Besides the impact of all those people on the local economy, the installations also provide many opportunities for employment and business. Local contractors find work at the installations, and Yuma businesses fill a need for goods and services.
Both installations also are a resource for the thousands of military retirees who end up in Yuma either as permanent residents or winter visitors, providing health care, access to the commissaries and various activities that appeal to those with a military background.
YPG is a busy place, observed Young, logging 2.77 million direct labor hours last year with its primary mission of testing and supporting the development of the “latest, greatest and most fascinating technology.”
It has a payroll of $161 million and $221 million in contract dollars, he said. The base currently has 2,510 personnel: 149 military, 865 civilians and 1,496 contract employees. Many of them have degrees and advanced degrees in engineering and mathematics. It also had 10,000 visitors last year.
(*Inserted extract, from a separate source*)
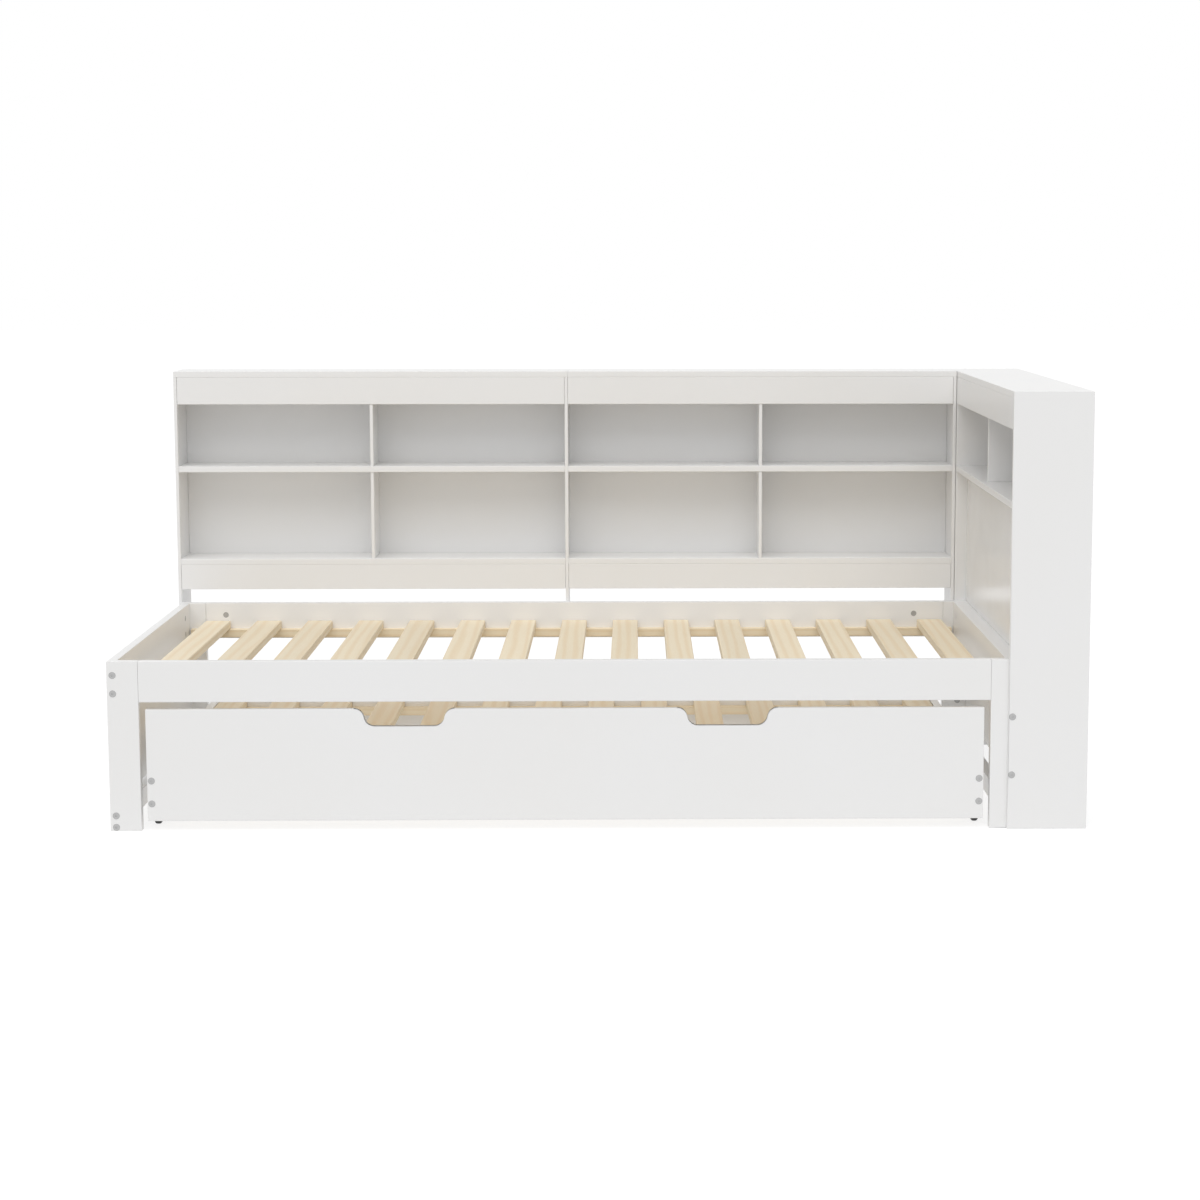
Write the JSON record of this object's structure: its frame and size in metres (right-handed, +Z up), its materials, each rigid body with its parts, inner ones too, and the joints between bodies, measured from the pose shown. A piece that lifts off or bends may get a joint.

Because of its need for high-tech personnel, YPG is heavily involved in education, hoping to interest young students in science careers. And it supports a variety of community activities, Young said.
MCAS is one of the Marine Corps' premier aviation training bases. With access to 2.8 million acres of bombing and aviation training ranges and superb flying weather, each year the air station hosts numerous units and aircraft from U.S. and NATO forces.
It has more than 14,000 people on base, among them 4,427 military, 7,649 family members, 873 civilian workers and 1,299 contact workers, Kuckuk said. Another 15,446 military rotate in and out for training, such as the biennial Weapons and Tactics Instructor Course now going on at the air station.
Hundreds of millions of dollars in construction activity is going on at MCAS — “absolutely a renaissance of the air base,” Kuckuk said. It's partly because aging infrastructure needed upgraded and partly to prepare for the arrival of the F-35 Joint Strike Fighter.
He said he understood there's a jet on the assembly line with “No. 1 to Yuma” written on it. The first plane is expected to arrive at MCAS in November, he added.
Know Yuma Inside & Out is sponsored by the Yuma Sun in partnership with the city of Yuma, Yuma County Chamber of Commerce, Yuma Visitors Bureau and Greater Yuma Economic Development Corp. The next forum will be held at 7 a.m. Oct. 18 in the council chambers of Yuma City Hall. It will focus on the area's winter visitors.
After a break in November and December for the holidays, the series will resume in January with a forum on solar power activity in Yuma County.